Former AIT Chairman Offers Trump Advice for Xi Jinping Meeting

taiwan passport
Photo by SJ32, via Wikimedia Commons

Former chairman and managing direction of the American Institute of Taiwan Richard Bush published a guide of things US President Donald Trump should and shouldn’t do during his first meeting with Chinese President Xi Jinping next week.

The guide, titled “A One-China Policy Primer,” provides insights into how to handle the meeting between the two world leaders. Bush notes on the first page that “The One-China policy of the United States is not the same thing as the One-China principle of the People’s Republic of China.”

The policy primer is a comprehensive and easy-to-understand guide for any head of state who is not familiar with the delicate nature of such subjects.

In his recommendations section of the guide, Bush writes, “DO NOT state as the position of the U.S. government that Taiwan is a part of China” and “DO urge both Beijing and Taipei to conduct cross-Strait relations with flexibility, patience, creativity, and restraint.”

When it comes to specifics of Taiwan, Bush adds, “DO work with Taiwan to find ways to enhance its international role and participation in international governmental institutions where it is not a member” and “DO consult in advance with leaders of Taiwan on any changes in U.S. policy toward the island—either positive or negative—before making them. Taiwan’s leaders are the best judges of whether those steps will serve their interests” as well as “DO continue interactions with Taiwan’s defense establishment on how to strengthen deterrence.”

Following the introduction that includes the dos and don’ts of the US-China meeting, Bush goes into more detail about cross-strait relations and the US’s role in the matter. At the end of the guide, he repeats the dos and don’ts to ensure they are still clear.

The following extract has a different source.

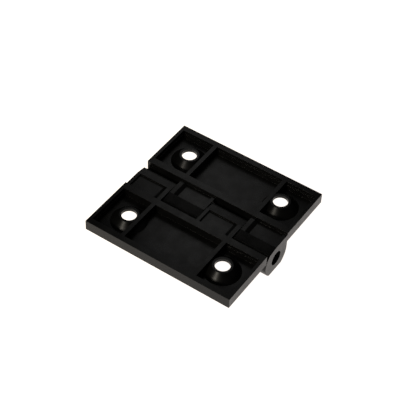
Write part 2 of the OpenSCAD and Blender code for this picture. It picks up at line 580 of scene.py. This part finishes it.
def makeLamp(lamp):
    light = bpy.data.lights.new(lamp["name"], "AREA")
    light.shape = "RECTANGLE"
    light.size, light.size_y = lamp["size"]
    light.energy = lamp["power"]
    light.color = lamp["shade"]
    holder = bpy.data.objects.new(lamp["name"], light)
    bpy.context.scene.collection.objects.link(holder)
    holder.location = lamp["place"]
    backwards = Vector(lamp["place"]) - Vector(lamp["aim"])   # a lamp shines along its own -Z
    holder.rotation_euler = backwards.to_track_quat("Z", "Y").to_euler()
    holder.visible_camera = False


def makeWorld():
    world = bpy.data.worlds.new("studio")
    world.use_nodes = True
    back = world.node_tree.nodes["Background"]
    back.inputs["Color"].default_value = worldLook["shade"]
    back.inputs["Strength"].default_value = worldLook["strength"]
    bpy.context.scene.world = world


def makeCamera():
    data = bpy.data.cameras.new("camera")
    data.lens = cameraSetup["lens"]
    data.sensor_width = cameraSetup["sensor"]
    data.clip_start = cameraSetup["nearest"]
    camera = bpy.data.objects.new("camera", data)
    bpy.context.scene.collection.objects.link(camera)
    turn = Matrix.Rotation(math.radians(cameraSetup["azimuth"]), 3, "Z")
    tilt = Matrix.Rotation(math.radians(90 - cameraSetup["elevation"]), 3, "X")
    roll = Matrix.Rotation(math.radians(cameraSetup["roll"]), 3, "Z")
    camera.rotation_euler = (turn @ tilt @ roll).to_euler()
    camera.location = cameraSetup["place"]
    bpy.context.scene.camera = camera


makeCamera()
makeWorld()
makeFloor()
for lamp in lamps:
    makeLamp(lamp)
bpy.context.scene.view_settings.view_transform = "Standard"
print("studio ready")

plastic = blackPlastic()
steel = drawnSteel()
print("materials ready")

nearLeaf = makeLeaf()
nearLeaf.name = "fixed_leaf_moulding"
nearLeaf.data.materials.clear()
nearLeaf.data.materials.append(plastic)
farLeaf = newPiece("swing_leaf_moulding", nearLeaf.data.copy())
farLeaf.data.transform(Matrix.Rotation(math.pi, 4, "Z"))   # the same moulding, turned end for end
pin = makePin()
pin.data.materials.append(steel)
print("pieces ready")

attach(nearLeaf, "fixed_side")
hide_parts("fixed_leaf")
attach(farLeaf, "swing_side")
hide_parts("swing_leaf")
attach(pin, "fixed_side")
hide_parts("hinge_pin")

In response to Trump accepting a congratulatory phone call from Taiwan President Tsai Ing-wen and then speaking with Xi about the one-China policy, Bush writes, “I remained worried, however, that the issue is not settled once and for all. The president could have used a stronger verb than ‘honor,’ and the White House statement about the phone call said that Trump made this commitment at Xi’s request.” Trump’s actions as well as Bush’s perception of the president’s personality led him to write the guide.